** Begin **
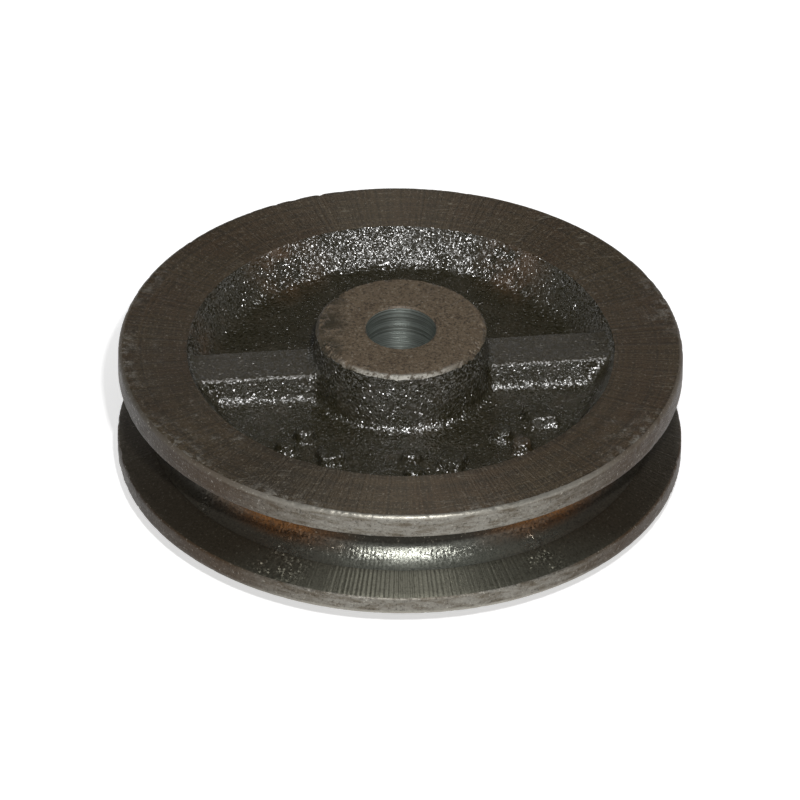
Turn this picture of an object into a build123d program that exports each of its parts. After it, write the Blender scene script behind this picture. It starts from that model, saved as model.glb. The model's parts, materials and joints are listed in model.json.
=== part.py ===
from build123d import *
import os
from math import cos, radians, sin, tan

# A cast-iron wire rope sheave, in millimetres.
#
# One casting: a bored hub, a solid web with a drafted rib on each side of the hub, and a rim
# whose rope groove is turned between two flat-faced flanges. Turned edges are chamfered, and cast
# corners are filleted. Both faces are alike, except that the front face (+Z) has a row of raised
# foundry marks on its web.
#
# Frame: the origin is the middle of the bore, halfway through the rim. +Z runs along the bore
# towards the marked face, and the ribs lie along X.

# Rim
rim_diameter = 160.0
rim_width = 34.0
rim_chamfer = 1.2

# Rope groove: two straight flanks and a round seat, for a wire rope of 14 mm
groove_seat_radius = 7.6
groove_depth = 15.6
groove_angle = 40.0
seat_edge_angle = 9.0  # between the seat's edge and the wheel's plane
groove_chamfer = 0.5
groove_offset = -0.9  # from the wheel's middle plane, so the front flange is the thicker one

# Recess between hub and rim, as deep on one face as on the other
recess_diameter = 122.0
recess_draft = 36.0
recess_floor_fillet = 4.0
web_thickness = 14.5

# Hub
hub_length = 50.0
hub_face_diameter = 48.0
hub_draft = 6.0
hub_chamfer = 0.8
hub_root_fillet = 2.2

# Bore for the sheave pin
bore_diameter = 20.0
bore_chamfer = 0.5

# Ribs
rib_top_width = 13.5
rib_drop = 2.0  # from the rim's face down to the rib's top
rib_draft = 8.0
rib_edge_radius = 1.0
rib_root_fillet = 2.2

# Foundry marks: a pair of round pips and a lozenge, three times along the front web
mark_circle_diameter = 88.0
mark_height = 3.4
mark_draft = 14.0
lozenge_length = 13.6
lozenge_width = 10.6
lozenge_corner_radius = 1.2
pip_diameter = 6.6
pip_spacing = 7.8
pip_angles = [-139.0, -92.0, -51.0]
lozenge_angles = [-123.0, -77.0, -33.0]

# Worked out from the sizes above
rim_radius = rim_diameter / 2
rim_half = rim_width / 2
recess_radius = recess_diameter / 2
floor_height = web_thickness / 2
recess_root = recess_radius - (rim_half - floor_height) * tan(radians(recess_draft))
bore_radius = bore_diameter / 2
hub_radius = hub_face_diameter / 2
hub_half = hub_length / 2
hub_root = hub_radius + (hub_half - floor_height) * tan(radians(hub_draft))
flank_slope = radians(groove_angle / 2)
seat_centre = rim_radius - groove_depth + groove_seat_radius
seat_edge = seat_centre - groove_seat_radius * sin(radians(seat_edge_angle))
seat_half = groove_seat_radius * cos(radians(seat_edge_angle))
mouth_half = seat_half + (rim_radius - seat_edge) * tan(flank_slope)
rib_top = rim_half - rib_drop

# The ribs' fillets stay within the strip of drafted wall that is left between rib top and rim face
wall_above_rib = rib_drop / cos(radians(recess_draft))
widest_rib_fillet = 0.95 * wall_above_rib / tan(radians((90 - recess_draft) / 2))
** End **
DIRECTIVE:
Using the listing, collect all lines in which the string "each" is found.

OUTPUT OF THE TASK:
Turn this picture of an object into a build123d program that exports each of its parts. After it, write the Blender scene script behind this picture. It starts from that model, saved as model.glb. The model's parts, materials and joints are listed in model.json.
# One casting: a bored hub, a solid web with a drafted rib on each side of the hub, and a rim